Work instructions:
Present the data once more in exactly its original form.
=== Given material ===
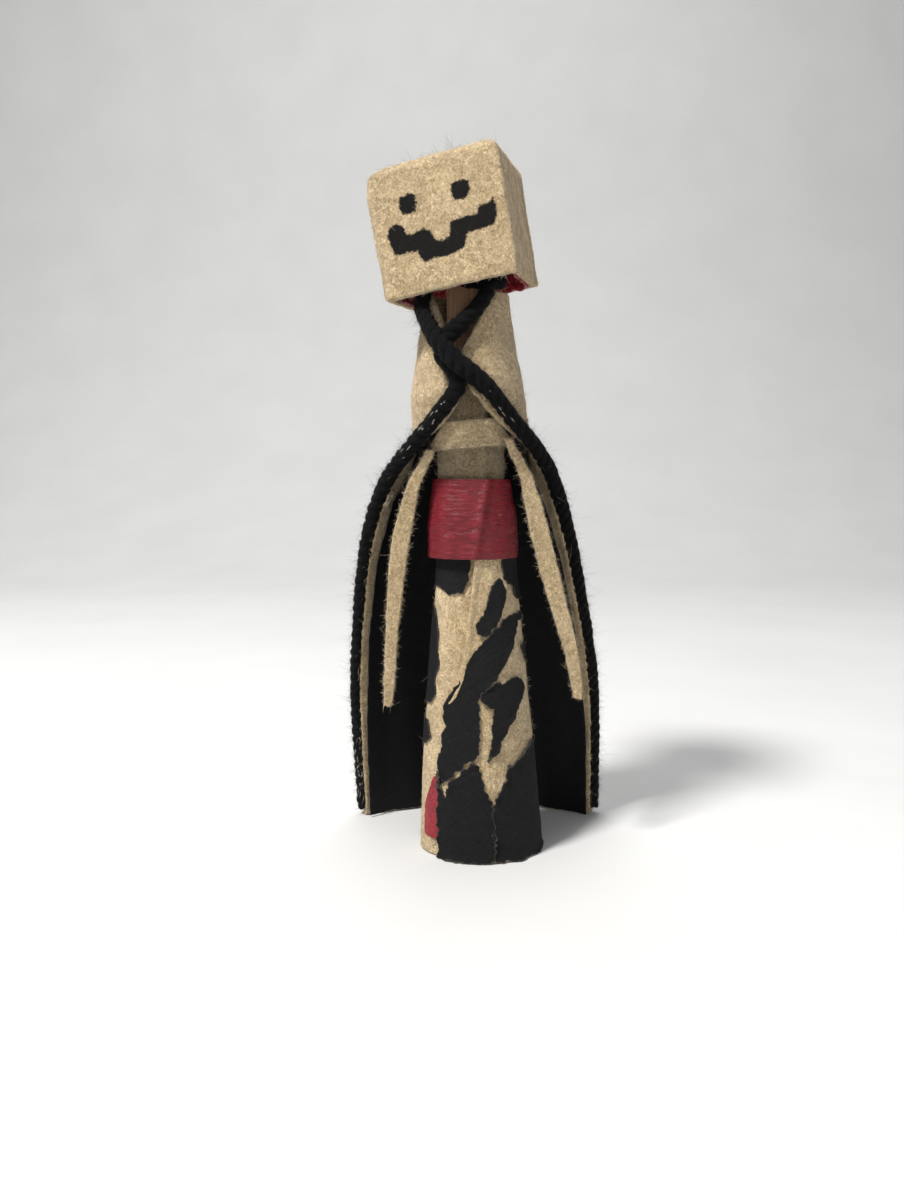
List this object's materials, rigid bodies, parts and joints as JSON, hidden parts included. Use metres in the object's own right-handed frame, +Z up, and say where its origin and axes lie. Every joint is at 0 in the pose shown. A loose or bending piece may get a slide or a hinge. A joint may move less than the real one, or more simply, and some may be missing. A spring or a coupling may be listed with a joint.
{
  "type": "craft stick puppet",
  "caption": "Standing felt figure on a wooden craft stick: hollow cube head with a drawn smile, strip arms, taped skirt and a lined cloak edged with yarn.",
  "frame": {"origin": "middle of the object's footprint on the surface it stands on", "axes": "+Z up, -Y is the side the face and the open cloak look to, +X to the viewer's right"},
  "size_m": [0.0542, 0.0369, 0.1322],
  "materials": {
    "tan_felt": "matte fuzzy craft felt",
    "black_tape": "matte black cloth tape",
    "red_tape": "semi-gloss crinkled red cloth tape",
    "black_yarn": "fuzzy plied yarn",
    "birch_stick": "raw smooth wood",
    "hot_glue": "translucent hot glue",
    "marker_ink": "marker ink soaked into felt"
  },
  "bodies": {
    "root": {"spine_stick": "birch_stick", "torso_wrap": "tan_felt", "chest_band": "tan_felt", "waist_sash": "red_tape", "skirt_felt": "tan_felt", "skirt_lining": "red_tape", "skirt_edge_tape": "red_tape", "cloak_yoke": "tan_felt", "cloak_back": "tan_felt", "cloak_back_lining": "black_tape", "throat_cord_left": "black_yarn", "throat_cord_right": "black_yarn", "patch_back_high": "black_tape", "patch_back_low": "black_tape", "patch_diagonal": "black_tape", "patch_edge_left": "black_tape", "patch_hem_left": "black_tape", "patch_hem_right": "black_tape", "patch_long_leaf": "black_tape", "patch_side_chip": "black_tape", "patch_side_left": "black_tape", "patch_two_lobed": "black_tape", "patch_waist_left": "black_tape", "patch_waist_right": "black_tape"},
    "head_seat": {"head_wad": "tan_felt"},
    "head": {"head_front": "tan_felt", "head_back": "tan_felt", "head_left_side": "tan_felt", "head_right_side": "tan_felt", "head_top": "tan_felt", "head_lining": "red_tape", "crown_patch": "black_tape", "left_eye": "marker_ink", "right_eye": "marker_ink", "mouth": "marker_ink", "head_glue_bead": "hot_glue"},
    "left_arm_strip": {"left_arm": "tan_felt"},
    "right_arm_strip": {"right_arm": "tan_felt"},
    "cloak_left": {"cloak_left_flap": "tan_felt", "cloak_left_flap_lining": "black_tape", "edge_cord_left": "black_yarn", "edge_glue_blob": "hot_glue"},
    "cloak_right": {"cloak_right_flap": "tan_felt", "cloak_right_flap_lining": "black_tape", "edge_cord_right": "black_yarn"}
  },
  "joints": [
    {"name": "head_turn", "type": "hinge", "parent": "root", "child": "head_seat", "pos_m": [-0.0014, -0.0058, 0.123], "axis": [0, 0, 1], "range_deg": [-6, 12]},
    {"name": "head_tilt", "type": "hinge", "parent": "head_seat", "child": "head", "pos_m": [-0.0014, -0.0058, 0.126], "axis": [0.2549, 0.9647, 0.0663], "range_deg": [-5, 5]},
    {"name": "left_arm_swing", "type": "hinge", "parent": "root", "child": "left_arm_strip", "pos_m": [-0.0086, -0.01, 0.0778], "axis": [-1, 0, 0], "range_deg": [-5, 85]},
    {"name": "right_arm_swing", "type": "hinge", "parent": "root", "child": "right_arm_strip", "pos_m": [0.0044, -0.0114, 0.0798], "axis": [-1, 0, 0], "range_deg": [-5, 85]},
    {"name": "cloak_left_open", "type": "hinge", "parent": "root", "child": "cloak_left", "pos_m": [-0.0129, 0.0158, 0], "axis": [0, 0.1275, -0.9918], "range_deg": [-8, 20]},
    {"name": "cloak_right_open", "type": "hinge", "parent": "root", "child": "cloak_right", "pos_m": [0.0101, 0.0166, 0], "axis": [0, -0.147, 0.9891], "range_deg": [-8, 20]}
  ]
}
===
Task result:
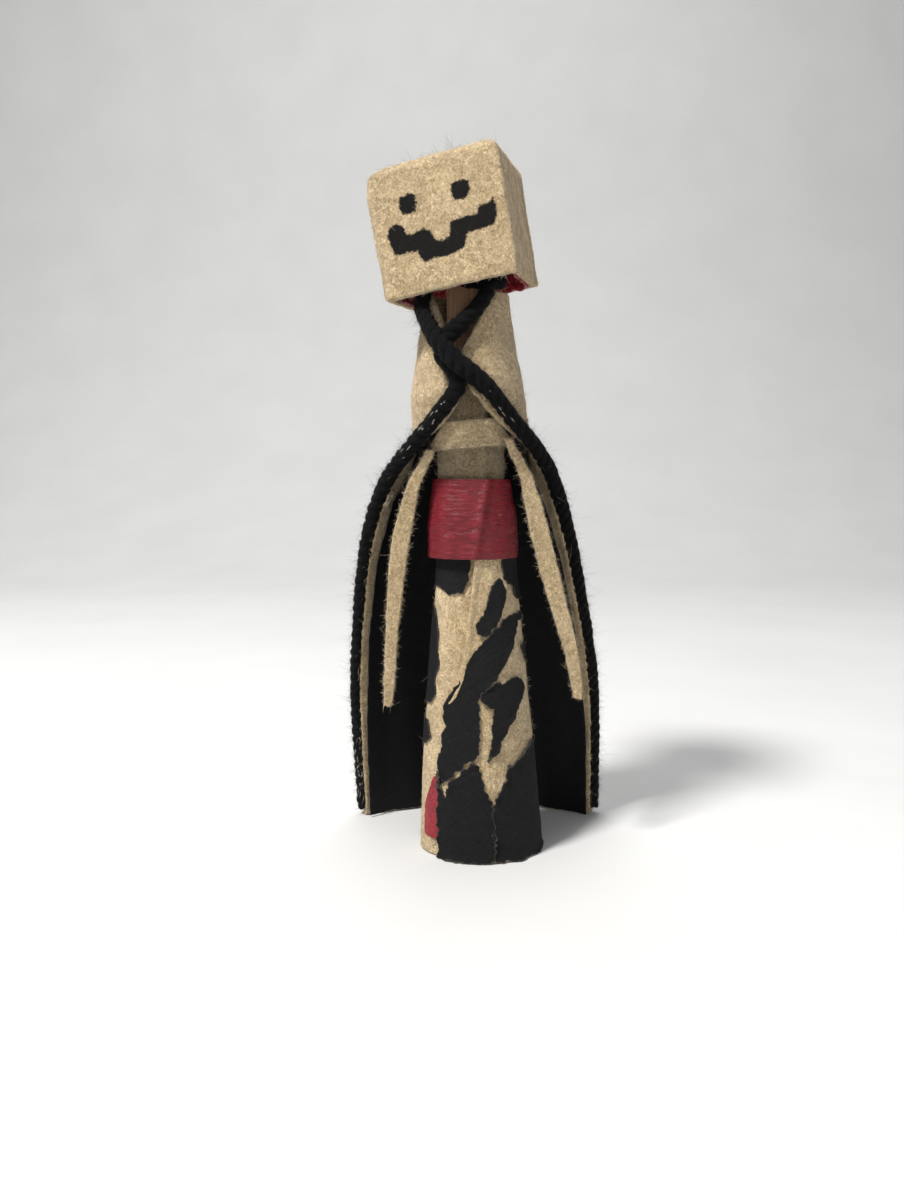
List this object's materials, rigid bodies, parts and joints as JSON, hidden parts included. Use metres in the object's own right-handed frame, +Z up, and say where its origin and axes lie. Every joint is at 0 in the pose shown. A loose or bending piece may get a slide or a hinge. A joint may move less than the real one, or more simply, and some may be missing. A spring or a coupling may be listed with a joint.
{
  "type": "craft stick puppet",
  "caption": "Standing felt figure on a wooden craft stick: hollow cube head with a drawn smile, strip arms, taped skirt and a lined cloak edged with yarn.",
  "frame": {"origin": "middle of the object's footprint on the surface it stands on", "axes": "+Z up, -Y is the side the face and the open cloak look to, +X to the viewer's right"},
  "size_m": [0.0542, 0.0369, 0.1322],
  "materials": {
    "tan_felt": "matte fuzzy craft felt",
    "black_tape": "matte black cloth tape",
    "red_tape": "semi-gloss crinkled red cloth tape",
    "black_yarn": "fuzzy plied yarn",
    "birch_stick": "raw smooth wood",
    "hot_glue": "translucent hot glue",
    "marker_ink": "marker ink soaked into felt"
  },
  "bodies": {
    "root": {"spine_stick": "birch_stick", "torso_wrap": "tan_felt", "chest_band": "tan_felt", "waist_sash": "red_tape", "skirt_felt": "tan_felt", "skirt_lining": "red_tape", "skirt_edge_tape": "red_tape", "cloak_yoke": "tan_felt", "cloak_back": "tan_felt", "cloak_back_lining": "black_tape", "throat_cord_left": "black_yarn", "throat_cord_right": "black_yarn", "patch_back_high": "black_tape", "patch_back_low": "black_tape", "patch_diagonal": "black_tape", "patch_edge_left": "black_tape", "patch_hem_left": "black_tape", "patch_hem_right": "black_tape", "patch_long_leaf": "black_tape", "patch_side_chip": "black_tape", "patch_side_left": "black_tape", "patch_two_lobed": "black_tape", "patch_waist_left": "black_tape", "patch_waist_right": "black_tape"},
    "head_seat": {"head_wad": "tan_felt"},
    "head": {"head_front": "tan_felt", "head_back": "tan_felt", "head_left_side": "tan_felt", "head_right_side": "tan_felt", "head_top": "tan_felt", "head_lining": "red_tape", "crown_patch": "black_tape", "left_eye": "marker_ink", "right_eye": "marker_ink", "mouth": "marker_ink", "head_glue_bead": "hot_glue"},
    "left_arm_strip": {"left_arm": "tan_felt"},
    "right_arm_strip": {"right_arm": "tan_felt"},
    "cloak_left": {"cloak_left_flap": "tan_felt", "cloak_left_flap_lining": "black_tape", "edge_cord_left": "black_yarn", "edge_glue_blob": "hot_glue"},
    "cloak_right": {"cloak_right_flap": "tan_felt", "cloak_right_flap_lining": "black_tape", "edge_cord_right": "black_yarn"}
  },
  "joints": [
    {"name": "head_turn", "type": "hinge", "parent": "root", "child": "head_seat", "pos_m": [-0.0014, -0.0058, 0.123], "axis": [0, 0, 1], "range_deg": [-6, 12]},
    {"name": "head_tilt", "type": "hinge", "parent": "head_seat", "child": "head", "pos_m": [-0.0014, -0.0058, 0.126], "axis": [0.2549, 0.9647, 0.0663], "range_deg": [-5, 5]},
    {"name": "left_arm_swing", "type": "hinge", "parent": "root", "child": "left_arm_strip", "pos_m": [-0.0086, -0.01, 0.0778], "axis": [-1, 0, 0], "range_deg": [-5, 85]},
    {"name": "right_arm_swing", "type": "hinge", "parent": "root", "child": "right_arm_strip", "pos_m": [0.0044, -0.0114, 0.0798], "axis": [-1, 0, 0], "range_deg": [-5, 85]},
    {"name": "cloak_left_open", "type": "hinge", "parent": "root", "child": "cloak_left", "pos_m": [-0.0129, 0.0158, 0], "axis": [0, 0.1275, -0.9918], "range_deg": [-8, 20]},
    {"name": "cloak_right_open", "type": "hinge", "parent": "root", "child": "cloak_right", "pos_m": [0.0101, 0.0166, 0], "axis": [0, -0.147, 0.9891], "range_deg": [-8, 20]}
  ]
}